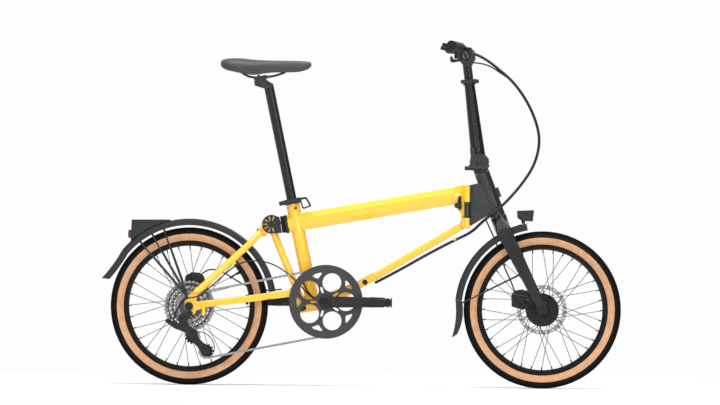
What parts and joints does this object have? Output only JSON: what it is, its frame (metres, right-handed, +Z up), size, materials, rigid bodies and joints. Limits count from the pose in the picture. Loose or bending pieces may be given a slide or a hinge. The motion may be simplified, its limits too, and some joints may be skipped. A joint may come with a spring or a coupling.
{
  "type": "folding bicycle",
  "caption": "Folding bicycle with small wheels, a straight main tube, swinging rear triangle, front hinge, folding handlepost, derailleur, disc brakes and hub motor.",
  "frame": {"origin": "on the ground under the middle of the bicycle's length, in its middle plane", "axes": "+X forward, +Y to the rider's left, +Z up"},
  "size_m": [1.6706, 0.567, 1.111],
  "materials": {
    "yellow_paint": "gloss",
    "satin_black": "satin",
    "head_grey": "satin",
    "ring_grey": "satin",
    "black_rubber": "matt",
    "tyre_rubber": "matt",
    "bright_steel": "satin",
    "fender_plastic": "matt",
    "red_lens": "gloss",
    "rim_black": "satin",
    "saddle_cover": "matt"
  },
  "bodies": {
    "frame": {"main_tube": "yellow_paint", "seat_tube": "yellow_paint", "down_tube": "yellow_paint", "bottom_bracket_lug": "yellow_paint", "frame_pins": "satin_black", "rear_end_cap": "satin_black", "suspension_pad": "black_rubber", "seat_clamp": "satin_black", "chain": "bright_steel", "control_cables": "black_rubber"},
    "seat_clamp_lever": {"seat_clamp_lever": "satin_black"},
    "hinge_latch": {"hinge_latch": "satin_black"},
    "rear_triangle": {"chain_stays": "yellow_paint", "rear_struts": "yellow_paint", "seat_stays": "yellow_paint", "suspension_hub": "satin_black", "rear_axle": "satin_black", "rear_fender": "fender_plastic", "rear_light": "red_lens", "rear_caliper": "satin_black", "derailleur_body": "satin_black", "rear_cables": "black_rubber"},
    "derailleur_cage": {"derailleur_cage": "satin_black"},
    "guide_pulley": {"guide_pulley": "fender_plastic"},
    "tension_pulley": {"tension_pulley": "fender_plastic"},
    "cassette": {"cassette": "bright_steel"},
    "rear_wheel": {"rear_tyre": "tyre_rubber", "rear_rim": "rim_black", "rear_spokes": "bright_steel", "rear_hub": "satin_black", "rear_rotor": "bright_steel"},
    "crankset": {"chainring": "ring_grey", "crank_arms": "ring_grey"},
    "pedal_right": {"pedal_right": "fender_plastic"},
    "pedal_left": {"pedal_left": "fender_plastic"},
    "seatpost": {"seatpost": "satin_black", "saddle_rails": "satin_black", "saddle": "saddle_cover"},
    "head": {"head_frame": "head_grey"},
    "fork": {"fork": "satin_black", "stem_base": "satin_black", "front_fender": "fender_plastic", "headlight": "fender_plastic", "front_caliper": "satin_black"},
    "front_wheel": {"front_tyre": "tyre_rubber", "front_rim": "rim_black", "front_spokes": "bright_steel", "hub_motor": "satin_black", "front_rotor": "bright_steel"},
    "handlepost": {"handlepost": "satin_black"},
    "stem_latch": {"stem_latch": "satin_black"},
    "post_clamp_lever": {"post_clamp_lever": "satin_black"},
    "handlebar": {"handlebar": "satin_black", "grips": "black_rubber", "bar_controls": "satin_black"},
    "brake_lever_right": {"brake_lever_right": "satin_black"},
    "brake_lever_left": {"brake_lever_left": "satin_black"},
    "shift_trigger": {"shift_trigger": "satin_black"}
  },
  "joints": [
    {"name": "rear_fold", "type": "hinge", "parent": "frame", "child": "rear_triangle", "pos_m": [-0.18725, 0, 0.252], "axis": [0, 1, 0], "range_deg": [-125, 1.5], "deforming": ["suspension_pad", "chain", "rear_cables"]},
    {"name": "front_fold", "type": "hinge", "parent": "frame", "child": "head", "pos_m": [0.33625, -0.036, 0.572], "axis": [0, 0, -1], "range_deg": [0, 135], "deforming": ["control_cables"]},
    {"name": "steering", "type": "hinge", "parent": "head", "child": "fork", "pos_m": [0.38665, 0, 0.6829], "axis": [0.3584, 0, -0.9336], "range_deg": [-45, 45]},
    {"name": "handlepost_fold", "type": "hinge", "parent": "fork", "child": "handlepost", "pos_m": [0.37425, 0.034, 0.722], "axis": [-1, 0, 0], "range_deg": [0, 120]},
    {"name": "handlepost_slide", "type": "slide", "parent": "handlepost", "child": "handlebar", "axis": [-0.1317, 0, 0.9913], "range_m": [-0.035, 0.06]},
    {"name": "seatpost_slide", "type": "slide", "parent": "frame", "child": "seatpost", "axis": [-0.2101, 0, 0.9777], "range_m": [-0.18, 0.03]},
    {"name": "seat_clamp_release", "type": "hinge", "parent": "frame", "child": "seat_clamp_lever", "pos_m": [-0.26001, -0.0196, 0.58569], "axis": [0.2101, 0, -0.9777], "range_deg": [0, 100]},
    {"name": "hinge_latch_release", "type": "hinge", "parent": "frame", "child": "hinge_latch", "pos_m": [0.31325, -0.0265, 0.59], "axis": [0, 0, 1], "range_deg": [0, 60]},
    {"name": "stem_latch_release", "type": "hinge", "parent": "fork", "child": "stem_latch", "pos_m": [0.36225, -0.037, 0.706], "axis": [1, 0, 0], "range_deg": [0, 95]},
    {"name": "post_clamp_release", "type": "hinge", "parent": "handlepost", "child": "post_clamp_lever", "pos_m": [0.36382, -0.0166, 0.986], "axis": [0, 0, 1], "range_deg": [0, 100]},
    {"name": "brake_left_pull", "type": "hinge", "parent": "handlebar", "child": "brake_lever_left", "pos_m": [0.3407, 0.132, 1.0786], "axis": [0, 0, 1], "range_deg": [0, 15], "stiffness_Nm_per_rad": 0.8, "springref_deg": -20.05},
    {"name": "brake_right_pull", "type": "hinge", "parent": "handlebar", "child": "brake_lever_right", "pos_m": [0.3407, -0.132, 1.0786], "axis": [0, 0, -1], "range_deg": [0, 15], "stiffness_Nm_per_rad": 0.8, "springref_deg": -20.05},
    {"name": "shift_press", "type": "hinge", "parent": "handlebar", "child": "shift_trigger", "pos_m": [0.30771, -0.11, 1.05], "axis": [0, 0, -1], "range_deg": [0, 20], "stiffness_Nm_per_rad": 0.3, "springref_deg": -11.46},
    {"name": "rear_wheel_spin", "type": "hinge", "parent": "rear_triangle", "child": "rear_wheel", "pos_m": [-0.55275, 0, 0.253], "axis": [0, 1, 0], "continuous": true},
    {"name": "front_wheel_spin", "type": "hinge", "parent": "fork", "child": "front_wheel", "pos_m": [0.58225, 0, 0.253], "axis": [0, 1, 0], "continuous": true},
    {"name": "crank_spin", "type": "hinge", "parent": "frame", "child": "crankset", "pos_m": [-0.11385, 0, 0.2721], "axis": [0, 1, 0], "continuous": true},
    {"name": "cassette_spin", "type": "hinge", "parent": "rear_triangle", "child": "cassette", "pos_m": [-0.55275, 0, 0.253], "axis": [0, 1, 0], "continuous": true},
    {"name": "pedal_right_spin", "type": "hinge", "parent": "crankset", "child": "pedal_right", "pos_m": [0.06115, -0.137, 0.2721], "axis": [0, 1, 0], "continuous": true},
    {"name": "pedal_left_spin", "type": "hinge", "parent": "crankset", "child": "pedal_left", "pos_m": [-0.28885, 0.137, 0.2721], "axis": [0, 1, 0], "continuous": true},
    {"name": "cage_swing", "type": "hinge", "parent": "rear_triangle", "child": "derailleur_cage", "pos_m": [-0.54075, -0.0494, 0.155], "axis": [0, 1, 0], "range_deg": [-15, 10]},
    {"name": "guide_pulley_spin", "type": "hinge", "parent": "derailleur_cage", "child": "guide_pulley", "pos_m": [-0.54075, -0.0494, 0.155], "axis": [0, 1, 0], "continuous": true},
    {"name": "tension_pulley_spin", "type": "hinge", "parent": "derailleur_cage", "child": "tension_pulley", "pos_m": [-0.49575, -0.0494, 0.11], "axis": [0, 1, 0], "continuous": true}
  ],
  "couplings": [
    {"joint": "cassette_spin", "follows": "crank_spin", "ratio": 2.9444},
    {"joint": "guide_pulley_spin", "follows": "crank_spin", "ratio": -4.8182},
    {"joint": "tension_pulley_spin", "follows": "crank_spin", "ratio": 4.8182}
  ]
}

-*-

(The task):
Search the data for the string "joints". List each line that has it.

(Task result):
What parts and joints does this object have? Output only JSON: what it is, its frame (metres, right-handed, +Z up), size, materials, rigid bodies and joints. Limits count from the pose in the picture. Loose or bending pieces may be given a slide or a hinge. The motion may be simplified, its limits too, and some joints may be skipped. A joint may come with a spring or a coupling.
  "joints": [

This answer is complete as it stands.